## begin

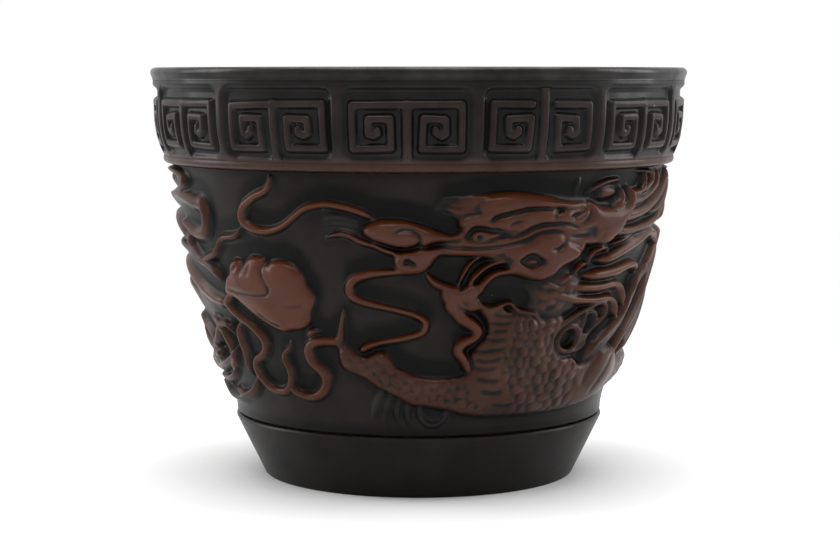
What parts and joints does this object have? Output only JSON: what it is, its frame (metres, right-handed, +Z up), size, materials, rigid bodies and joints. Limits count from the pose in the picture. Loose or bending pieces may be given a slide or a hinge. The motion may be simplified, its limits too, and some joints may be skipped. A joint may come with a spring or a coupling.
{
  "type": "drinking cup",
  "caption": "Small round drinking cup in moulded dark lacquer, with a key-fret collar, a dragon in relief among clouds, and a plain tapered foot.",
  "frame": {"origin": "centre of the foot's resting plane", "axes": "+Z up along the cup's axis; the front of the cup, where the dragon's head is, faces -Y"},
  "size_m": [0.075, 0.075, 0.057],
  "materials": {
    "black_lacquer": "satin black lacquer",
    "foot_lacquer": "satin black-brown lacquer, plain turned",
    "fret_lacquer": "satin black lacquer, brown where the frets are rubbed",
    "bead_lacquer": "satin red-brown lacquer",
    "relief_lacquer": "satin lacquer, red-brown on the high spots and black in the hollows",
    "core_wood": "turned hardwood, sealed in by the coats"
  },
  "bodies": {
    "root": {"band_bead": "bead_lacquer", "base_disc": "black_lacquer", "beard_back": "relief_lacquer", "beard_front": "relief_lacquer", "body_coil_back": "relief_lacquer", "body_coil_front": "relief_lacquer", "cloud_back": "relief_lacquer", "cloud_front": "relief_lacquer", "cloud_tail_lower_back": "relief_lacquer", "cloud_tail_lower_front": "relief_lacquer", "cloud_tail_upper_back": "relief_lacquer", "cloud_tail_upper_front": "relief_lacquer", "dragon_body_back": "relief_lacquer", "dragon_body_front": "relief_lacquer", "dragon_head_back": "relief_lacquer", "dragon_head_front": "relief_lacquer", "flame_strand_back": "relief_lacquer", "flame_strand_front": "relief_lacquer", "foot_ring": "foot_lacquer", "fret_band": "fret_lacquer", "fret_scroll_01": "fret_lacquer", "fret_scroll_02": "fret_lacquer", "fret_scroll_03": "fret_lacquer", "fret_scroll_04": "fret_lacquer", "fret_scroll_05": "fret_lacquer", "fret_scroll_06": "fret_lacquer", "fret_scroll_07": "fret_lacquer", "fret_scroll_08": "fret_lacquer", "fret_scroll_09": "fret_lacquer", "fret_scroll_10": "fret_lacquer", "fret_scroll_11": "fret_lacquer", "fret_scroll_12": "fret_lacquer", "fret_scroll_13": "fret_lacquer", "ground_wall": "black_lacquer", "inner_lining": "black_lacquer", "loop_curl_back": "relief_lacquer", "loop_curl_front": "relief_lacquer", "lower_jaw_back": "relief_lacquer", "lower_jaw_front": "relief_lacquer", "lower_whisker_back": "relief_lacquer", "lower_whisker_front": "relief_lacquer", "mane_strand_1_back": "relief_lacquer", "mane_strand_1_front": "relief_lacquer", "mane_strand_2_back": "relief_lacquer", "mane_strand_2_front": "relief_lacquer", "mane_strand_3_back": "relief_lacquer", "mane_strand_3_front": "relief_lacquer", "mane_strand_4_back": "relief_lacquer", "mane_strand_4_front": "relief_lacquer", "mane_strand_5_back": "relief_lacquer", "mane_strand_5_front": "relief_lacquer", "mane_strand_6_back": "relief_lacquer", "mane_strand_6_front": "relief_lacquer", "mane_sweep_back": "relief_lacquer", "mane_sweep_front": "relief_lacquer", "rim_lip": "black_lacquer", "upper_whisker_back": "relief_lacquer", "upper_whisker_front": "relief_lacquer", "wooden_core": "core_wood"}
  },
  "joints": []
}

## end

Exercise:
Collect each line above holding the string "materials".

Solution to this exercise:
What parts and joints does this object have? Output only JSON: what it is, its frame (metres, right-handed, +Z up), size, materials, rigid bodies and joints. Limits count from the pose in the picture. Loose or bending pieces may be given a slide or a hinge. The motion may be simplified, its limits too, and some joints may be skipped. A joint may come with a spring or a coupling.
  "materials": {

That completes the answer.